◆ WRITTEN TASK ◆
Print every line of the listing exactly, please.

◆ GIVEN DATA ◆
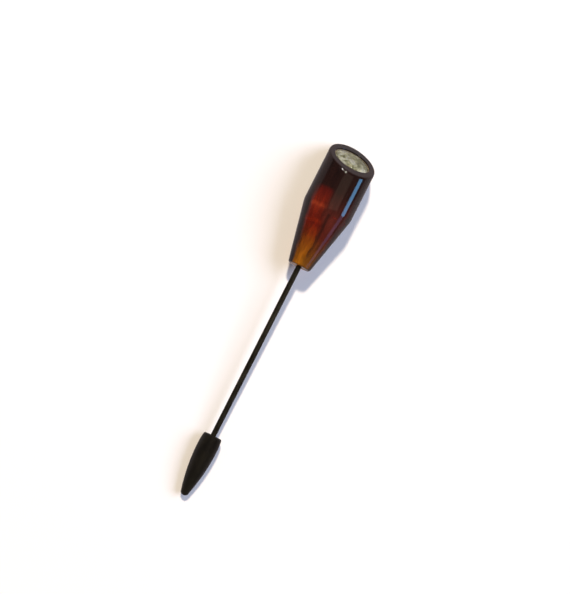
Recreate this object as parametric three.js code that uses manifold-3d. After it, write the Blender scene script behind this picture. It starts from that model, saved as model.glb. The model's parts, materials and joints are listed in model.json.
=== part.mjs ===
// A hat pin: a turned phenolic head with an oblique top that holds a round paste stone,
// a steel shank cemented into the head, and a bullet-shaped point protector that pushes
// on over the shank's point. Millimetres, +Z up.
//
// The pin lies on a flat surface. It rests on the lower side of the head's shoulder and on
// the protector's belly, so its axis rises slightly towards the head, at +X. The oblique
// top faces up. The origin is at the middle of the underside of the pin's bounding box.
//
// Each piece is made about the +Y axis of the pin's own frame, which has its origin at the
// middle of the head's lower face, +Y towards the stone and +Z up.
import * as THREE from "three";
import { ConvexGeometry } from "three/addons/geometries/ConvexGeometry.js";
import { mergeVertices } from "three/addons/utils/BufferGeometryUtils.js";
import Module from "manifold-3d";

const wasm = await Module();
wasm.setup();

// ---- Driving dimensions ----

const HEAD_RADIUS = 5.75; // the cylindrical upper part
const HEAD_END_RADIUS = 2.6; // the lower face, where the shank comes out
const CONE_LENGTH = 14.0; // from the lower face to the shoulder
const CYLINDER_LENGTH = 12.4; // from the shoulder to the oblique top, along the axis
const TOP_SLANT = THREE.MathUtils.degToRad(35); // of the oblique top, from square across
const HEAD_END_ROUND = 0.4; // edge radius at the lower face
const SHOULDER_ROUND = 7.0; // blend radius between cone and cylinder

const STONE_RADIUS = 4.1;
const STONE_TABLE_RADIUS = 2.3;
const TABLE_SIDES = 8;
const KITE_REACH = 0.45; // where the kites' outer corners lie, from table edge to girdle
const STONE_CROWN = 0.75; // height of the table above the girdle
const STONE_GIRDLE = 0.25; // thickness of the girdle
const STONE_PAVILION = 3.1; // depth of the point below the girdle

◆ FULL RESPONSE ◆
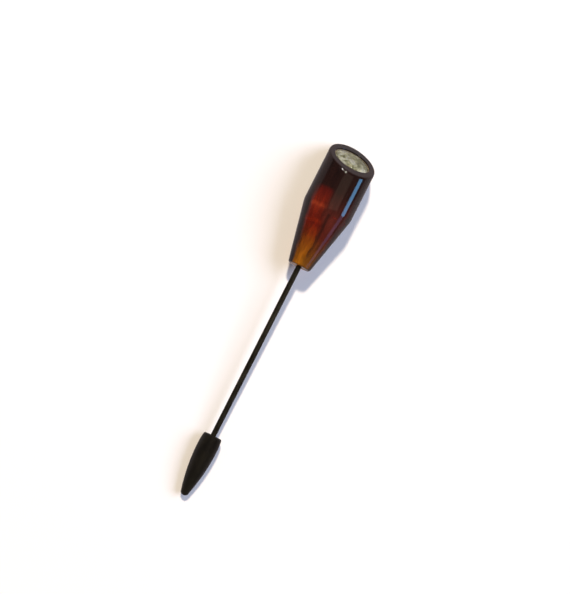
Recreate this object as parametric three.js code that uses manifold-3d. After it, write the Blender scene script behind this picture. It starts from that model, saved as model.glb. The model's parts, materials and joints are listed in model.json.
=== part.mjs ===
// A hat pin: a turned phenolic head with an oblique top that holds a round paste stone,
// a steel shank cemented into the head, and a bullet-shaped point protector that pushes
// on over the shank's point. Millimetres, +Z up.
//
// The pin lies on a flat surface. It rests on the lower side of the head's shoulder and on
// the protector's belly, so its axis rises slightly towards the head, at +X. The oblique
// top faces up. The origin is at the middle of the underside of the pin's bounding box.
//
// Each piece is made about the +Y axis of the pin's own frame, which has its origin at the
// middle of the head's lower face, +Y towards the stone and +Z up.
import * as THREE from "three";
import { ConvexGeometry } from "three/addons/geometries/ConvexGeometry.js";
import { mergeVertices } from "three/addons/utils/BufferGeometryUtils.js";
import Module from "manifold-3d";

const wasm = await Module();
wasm.setup();

// ---- Driving dimensions ----

const HEAD_RADIUS = 5.75; // the cylindrical upper part
const HEAD_END_RADIUS = 2.6; // the lower face, where the shank comes out
const CONE_LENGTH = 14.0; // from the lower face to the shoulder
const CYLINDER_LENGTH = 12.4; // from the shoulder to the oblique top, along the axis
const TOP_SLANT = THREE.MathUtils.degToRad(35); // of the oblique top, from square across
const HEAD_END_ROUND = 0.4; // edge radius at the lower face
const SHOULDER_ROUND = 7.0; // blend radius between cone and cylinder

const STONE_RADIUS = 4.1;
const STONE_TABLE_RADIUS = 2.3;
const TABLE_SIDES = 8;
const KITE_REACH = 0.45; // where the kites' outer corners lie, from table edge to girdle
const STONE_CROWN = 0.75; // height of the table above the girdle
const STONE_GIRDLE = 0.25; // thickness of the girdle
const STONE_PAVILION = 3.1; // depth of the point below the girdle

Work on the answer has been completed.